Goal of the exercise: Only the lines from the one containing "zip(*points))), Vector(map(max, zip(*points)))" through the one containing "if obj.type not" are wanted. Give them again exactly, both ends included.

Data block:
+ + +
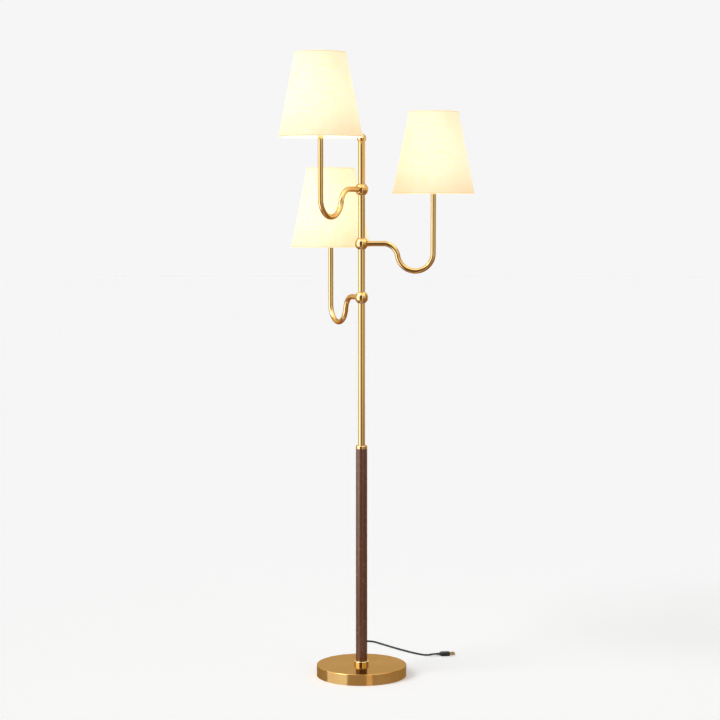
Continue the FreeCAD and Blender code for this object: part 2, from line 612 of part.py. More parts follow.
for name, height, angle in ARMS:
    on_hub = {"z": height, "angle": angle}
    on_shade_axis = {
        "x": f"arm_reach * cos({angle})",
        "y": f"arm_reach * sin({angle})",
        "z": f"{height} + shade_rise",
        "angle": angle,
    }
    place(hub_ball(name), **on_hub)
    place(swept(f"{name}_arm_tube", ["arm_diameter / 2", "arm_diameter / 2 - arm_wall"],
                "shade_rise + tube_end"), **on_hub)
    place(turned(f"{name}_holder_cup", [
        ("arm_diameter / 2 + fit_gap", "cup_bottom"),
        ("cup_radius - cup_edge_radius", "cup_bottom"),
        ("cup_radius", "cup_bottom + cup_edge_radius", "cup_edge_radius"),
        ("cup_radius", "cup_top"),
        ("holder_foot_radius + fit_gap", "cup_top"),
        ("holder_foot_radius + fit_gap", "holder_bottom - fit_gap"),
        ("arm_diameter / 2 + fit_gap", "holder_bottom - fit_gap"),
    ]), **on_shade_axis)
    place(lampholder(name), **on_shade_axis)
    place(turned(f"{name}_switch_knob", [
        ("knob_stem_start", "0"),
        ("knob_stem_start", "knob_stem_radius"),
        ("knob_start", "knob_stem_radius"),
        ("knob_start", "knob_radius"),
        ("knob_start + knob_length", "knob_tip_radius"),
        ("knob_start + knob_length", "0"),
    ], about="H_Axis"), **{**on_shade_axis, "z": f"{height} + shade_rise + knob_height"})
    place(turned(f"{name}_shade_ring", [
        ("holder_thread_radius + fit_gap", "holder_shoulder + carrier_thickness + 2 * fit_gap"),
        ("ring_radius", "holder_shoulder + carrier_thickness + 2 * fit_gap"),
        ("ring_radius", "holder_shoulder + carrier_thickness + ring_height"),
        ("holder_thread_radius + fit_gap", "holder_shoulder + carrier_thickness + ring_height"),
    ]), **on_shade_axis)
    place(shade_frame(name), **on_shade_axis)
    place(turned(f"{name}_shade", [
        ("shade_bottom_diameter / 2 - fabric_thickness", "0"),
        ("shade_bottom_diameter / 2", "0"),
        ("shade_top_diameter / 2", "shade_height"),
        ("shade_top_diameter / 2 - fabric_thickness", "shade_height"),
    ]), **on_shade_axis)
    place(turned(f"{name}_bulb_cap", [
        ("0", CAP_BOTTOM),
        ("cap_contact_radius", CAP_BOTTOM),
        ("cap_contact_radius", f"{CAP_BOTTOM} + cap_contact_height"),
        ("cap_radius", f"{CAP_BOTTOM} + cap_contact_height + cap_shoulder_height"),
        ("cap_radius", "holder_top"),
        ("0", "holder_top"),
    ]), **on_shade_axis)
    place(turned(f"{name}_bulb_glass", [
        ("bulb_neck - bulb_wall", GLASS_BOTTOM),
        ("bulb_neck", GLASS_BOTTOM),
        ("bulb_neck", NECK_LEVEL),
        (TANGENT_RADIUS, TANGENT_LEVEL),
        ("0", "bulb_centre + bulb_radius", "bulb_radius"),
        ("0", "bulb_centre + bulb_radius - bulb_wall"),
        (INNER_RADIUS, INNER_LEVEL, "-(bulb_radius - bulb_wall)"),
        ("bulb_neck - bulb_wall", NECK_LEVEL),
    ]), **on_shade_axis)
    place(swept(f"{name}_arm_wire", ["inner_wire_diameter / 2"],
                "shade_rise + holder_bottom - fit_gap"), **on_hub)

# --------------------------------------------------------------------------- the mains lead
ARC_SHARE = 0.45


def rounded_wire(points):
    """Straight runs joined by tangent arcs; each arc takes ARC_SHARE of its shorter run, so its
    radius is that length over the tangent of half the turn. Returns the wire and the least radius."""
    edges, radii, here = [], [], points[0]
    for before, corner, after in zip(points, points[1:], points[2:]):
        back, ahead = before - corner, after - corner
        half_turn = (math.pi - back.getAngle(ahead)) / 2
        setback = ARC_SHARE * min(back.Length, ahead.Length)
        radii.append(setback / math.tan(half_turn))
        first, last = corner + back.normalize() * setback, corner + ahead.normalize() * setback
        inward = (back + ahead).normalize()
        middle = corner + inward * (radii[-1] / math.cos(half_turn) - radii[-1])
        edges += [Part.LineSegment(here, first).toShape(), Part.Arc(first, middle, last).toShape()]
        here = last
    edges.append(Part.LineSegment(here, points[-1]).toShape())
    return Part.Wire(edges), min(radii)


def solid_along(path, radius):
    """A round tube, pipe shell in default mode, square to the start of its path."""
    start = path.Edges[0]
    direction = start.tangentAt(start.FirstParameter)
    ring = Part.Circle(start.valueAt(start.FirstParameter), direction, radius)
    shell = Part.BRepOffsetAPI.MakePipeShell(path)
    shell.add(Part.Wire([ring.toShape()]))
    shell.build()
    shell.makeSolid()
    return shell.shape()


def cord_piece(label, path, note):
    radius = number("cord_diameter / 2")
    solid = solid_along(path, radius)
    share = solid.Volume / (math.pi * radius**2 * path.Length)
    print(f"{label}: {path.Length:.1f} mm long, volume {share:.4f} of section times length, {note}")
    obj = keep(doc.addObject("Part::Feature", label + "_solid"), label)
    obj.Shape = solid
    return path.Length


RELIEF_START = f"({COVER_INSIDE} + fit_gap)"
RELIEF_FACE = "(base_diameter / 2 + fit_gap)"
RELIEF_BORE = "(cord_diameter / 2 + fit_gap)"
RELIEF_TIP = f"({RELIEF_START} + relief_length)"
relief = turned("cord_strain_relief", [
    (RELIEF_START, RELIEF_BORE),
    (RELIEF_START, "relief_radius"),
    (RELIEF_FACE, "relief_radius"),
    (RELIEF_FACE, "relief_head_radius"),
    (f"{RELIEF_FACE} + relief_head_length", "relief_head_radius"),
    (RELIEF_TIP, "relief_tip_radius"),
    (RELIEF_TIP, RELIEF_BORE),
], role="YZ_Plane", about="H_Axis")
place(relief, z="cord_exit_height")

coil_step = number("coil_pitch") / 2
coil_radius, coil_level = number("coil_radius"), number(CORD_FLOOR)
straight = number("cord_diameter")
coil_y = number("coil_back")
relief_tip, exit_height = number(RELIEF_TIP), number("cord_exit_height")

# Out of the foot the lead sinks to the floor in a shallow S and meets the coil: the shares of that
# fall at evenly spaced points.
LEAD_SHARES = (0, 0, 0.25, 0.75, 1, 1)
lead_end = coil_y - straight
step = (lead_end - relief_tip) / (len(LEAD_SHARES) - 1)
sink = exit_height - coil_level
lead_points = [
    Vector(0, relief_tip + step * i, exit_height - sink * share) for i, share in enumerate(LEAD_SHARES)
]
lead_points[0] = Vector(0, number(f"{RELIEF_START} + lead_inset"), exit_height)
lead_wire, lead_radius = rounded_wire(lead_points)


def half_turn(start, end, heading):
    """Two arcs of a quarter turn from start to end, which leave along heading and arrive against it."""
    across = end - start
    middle = (start + end) * 0.5 + heading * (across.Length / 2)
    quarters = []
    for near in (start, end):
        chord = middle - near
        corner = near + heading * (across.Length / 2)
        outward = corner - (near + middle) * 0.5
        sagitta = chord.Length / 2 * math.tan(math.atan2(outward.Length, chord.Length / 2) / 2)
        crown = (near + middle) * 0.5 + outward.normalize() * sagitta
        quarters.append((near, crown, middle))
    (_, crown_in, _), (_, crown_out, _) = quarters
    return [Part.Arc(start, crown_in, middle).toShape(), Part.Arc(middle, crown_out, end).toShape()]


def coil_wire():
    """Half turns that draw in on the floor, climb a layer, and widen again on top.

    Returns the path, and its stations: where each half turn starts and which way it heads."""
    inward, outward = int(number("coil_inward_half_turns")), int(number("coil_outward_half_turns"))
    radii = [coil_radius - coil_step * k for k in range(inward + 1)]
    radii[-1] -= number("coil_draw_in")
    radii.append(radii[-1])
    radii += [coil_radius - coil_step * (inward - k) for k in range(1, outward + 1)]
    levels = [coil_level] * (inward + 1) + [coil_level + number("coil_pitch")] * (outward + 1)
    centre = Vector(-coil_radius, coil_y, 0)
    edges = []
    places = []
    for k, (radius, level) in enumerate(zip(radii, levels)):
        side = 1 if k % 2 == 0 else -1
        places.append(centre + Vector(side * radius, 0, level))
    first, last = places[0], places[-1]
    edges.append(Part.LineSegment(first - Vector(0, straight, 0), first).toShape())
    for k, (start, end) in enumerate(zip(places, places[1:])):
        edges += half_turn(start, end, Vector(0, 1 if k % 2 == 0 else -1, 0))
    edges.append(Part.LineSegment(last, last + Vector(0, straight, 0)).toShape())
    return Part.Wire(edges), last + Vector(0, straight, 0), 2 * min(radii)


coil_path, coil_end, coil_least = coil_wire()


def least_gap(path, diameter, spacing=1.5):
    """Least clear distance between stretches of one path that are over two diameters apart along it."""
    points = path.discretize(Distance=spacing)
    away = int(math.ceil(2.2 * diameter / spacing))
    nearest = min(
        (p - q).Length for i, p in enumerate(points) for q in points[i + away:]
    )
    return nearest - diameter


# From the coil back behind the column, round to the right, and forward to the plug.
floor_level, top_level = coil_level, coil_end.z
plug_level = number(PLUG_AXIS)
run_points = [coil_end] + [Vector(*p) for p in [
    (coil_end.x, 177, top_level),
    (-4.2, 191, 6.3),
    (-6.6, 205, 3.6),
    (-9.5, 222, floor_level),
    (-14.5, 248, floor_level),
    (-22.5, 280, floor_level),
    (-28, 312, floor_level),
    (-32.6, 340, floor_level),
    (-32.3, 365.8, floor_level),
    (-22.3, 380.1, floor_level),
    (-5.8, 386.1, floor_level),
    (11.2, 381.6, floor_level),
    (23.2, 367.3, floor_level),
    (38.5, 349.5, floor_level),
    (62, 321.5, floor_level),
    (92, 288, floor_level),
    (125, 254.5, floor_level),
    (150, 233.5, floor_level),
    (164, 226.2, floor_level),
    (175, 224.9, 3.3),
    (185.5, 226.75, plug_level),
    (196, 228.7, plug_level),
]]
run_wire, run_radius = rounded_wire(run_points)

lead_length = cord_piece("cord_lead", lead_wire, f"least radius {lead_radius:.1f} mm")
coil_gap = least_gap(coil_path, number("cord_diameter"))
coil_length = cord_piece("cord_coil", coil_path,
                         f"least radius {coil_least / 2:.1f} mm, least gap to itself {coil_gap:.2f} mm")
run_length = cord_piece("cord_run", run_wire, f"least radius {run_radius:.1f} mm")
print(f"cord: {lead_length + coil_length + run_length:.0f} mm in all, {number('cord_diameter')} mm thick")

# The plug continues the lead's last run.
plug_heading = math.degrees(math.atan2(run_points[-1].y - run_points[-2].y,
                                       run_points[-1].x - run_points[-2].x))
plug = keep(doc.addObject("PartDesign::Body", "plug_block"), "plug_body")
PLUG_FACE = "(plug_neck + plug_length)"
block = new_sketch(plug, "plug_section", "YZ_Plane", "plug_neck")
add_outline(block, [
    ("-plug_width / 2", "-plug_thickness / 2"),
    ("plug_width / 2", "-plug_thickness / 2"),
    ("plug_width / 2", "plug_thickness / 2"),
    ("-plug_width / 2", "plug_thickness / 2"),
])
pad_block = plug.newObject("PartDesign::Pad", "plug_pad")
pad_block.Profile = block
bind(pad_block, Length="plug_length")
doc.recompute()
tail = new_sketch(plug, "plug_tail_outline", "XZ_Plane")
add_outline(tail, [
    ("fit_gap", "0"),
    ("fit_gap", "relief_tip_radius"),
    ("plug_neck + plug_tail_overlap", "plug_thickness / 2 - plug_tail_step"),
    ("plug_neck + plug_tail_overlap", "0"),
])
tail_turn = plug.newObject("PartDesign::Revolution", "plug_tail")
tail_turn.Profile = tail
tail_turn.ReferenceAxis = (tail, ["H_Axis"])
tail_turn.Angle = 360
doc.recompute()
long_edges = [
    f"Edge{i}" for i, edge in enumerate(plug.Shape.Edges, start=1)
    if edge.Curve.TypeId == "Part::GeomLine" and abs(edge.tangentAt(edge.FirstParameter).x) > 0.99
    and edge.Length > number("plug_length") - 0.5 and edge.Vertexes[0].Point.y != 0
]
rounding = plug.newObject("PartDesign::Fillet", "plug_rounding")
rounding.Base = (tail_turn, long_edges)
bind(rounding, Radius="plug_edge_radius")
doc.recompute()

blades = []
for side in (-1, 1):
    blade = bind(doc.addObject("Part::Box", f"blade_{side + 1}"), Length="blade_length",
                 Width="blade_thickness", Height="blade_width")
    place(blade, x=f"{PLUG_FACE} + fit_gap", y=f"{side} * blade_spacing / 2 - blade_thickness / 2",
          z="-blade_width / 2")
    blades.append(blade)
plug_blades = group("plug_blades", blades)
for piece in (plug, plug_blades):
    piece.Placement = FreeCAD.Placement(run_points[-1], FreeCAD.Rotation(Vector(0, 0, 1), plug_heading))

# --------------------------------------------------------------------------- check and write
doc.recompute()
for obj in doc.Objects:
    if "Invalid" in obj.State or "Error" in obj.State:
        raise RuntimeError(f"{obj.Label}: {obj.State}")
for piece in subparts:
    if piece.Shape.isNull() or not piece.Shape.isValid() or not piece.Shape.Solids:
        raise RuntimeError(f"{piece.Label} has no valid solid")
os.makedirs("parts", exist_ok=True)
for piece in subparts:
    piece.Shape.exportStep(f"parts/{piece.Label}.step")
print(f"{len(subparts)} sub-parts, {sum(len(p.Shape.Solids) for p in subparts)} solids")
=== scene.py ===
# %% [markdown]
# # A tree floor lamp, dressed for its portrait
# The lamp stands on a brass disc foot. A leather-wrapped column carries a slim brass pole with three
# ball hubs, and each hub swings one curved arm with a lit linen shade. The construction comes from
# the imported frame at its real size, so nothing is moved here: this lesson gives each piece its
# finish, and models what is soft or fine, such as the shades, the leather's seam and the mains lead.
# Everything is in metres, +Z up, with the floor at zero and the middle arm along +X.

# %% Load the frame
import math

import bpy
import numpy as np
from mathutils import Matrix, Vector


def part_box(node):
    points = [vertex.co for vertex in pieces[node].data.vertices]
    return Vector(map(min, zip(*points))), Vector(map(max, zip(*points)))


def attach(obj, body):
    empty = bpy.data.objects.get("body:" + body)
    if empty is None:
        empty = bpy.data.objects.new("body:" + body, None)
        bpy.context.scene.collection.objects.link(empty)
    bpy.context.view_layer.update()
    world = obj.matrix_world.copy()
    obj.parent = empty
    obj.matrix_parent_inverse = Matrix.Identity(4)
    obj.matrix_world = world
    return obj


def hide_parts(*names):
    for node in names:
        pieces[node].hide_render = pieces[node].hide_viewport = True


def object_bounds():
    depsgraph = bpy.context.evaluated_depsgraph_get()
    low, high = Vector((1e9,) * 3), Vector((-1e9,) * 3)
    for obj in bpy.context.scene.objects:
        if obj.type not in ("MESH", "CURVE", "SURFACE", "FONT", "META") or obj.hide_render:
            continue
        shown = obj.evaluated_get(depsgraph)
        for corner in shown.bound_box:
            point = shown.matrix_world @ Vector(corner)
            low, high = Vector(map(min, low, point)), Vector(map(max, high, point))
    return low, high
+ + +
Complete response:
    return Vector(map(min, zip(*points))), Vector(map(max, zip(*points)))


def attach(obj, body):
    empty = bpy.data.objects.get("body:" + body)
    if empty is None:
        empty = bpy.data.objects.new("body:" + body, None)
        bpy.context.scene.collection.objects.link(empty)
    bpy.context.view_layer.update()
    world = obj.matrix_world.copy()
    obj.parent = empty
    obj.matrix_parent_inverse = Matrix.Identity(4)
    obj.matrix_world = world
    return obj


def hide_parts(*names):
    for node in names:
        pieces[node].hide_render = pieces[node].hide_viewport = True


def object_bounds():
    depsgraph = bpy.context.evaluated_depsgraph_get()
    low, high = Vector((1e9,) * 3), Vector((-1e9,) * 3)
    for obj in bpy.context.scene.objects:
        if obj.type not in ("MESH", "CURVE", "SURFACE", "FONT", "META") or obj.hide_render:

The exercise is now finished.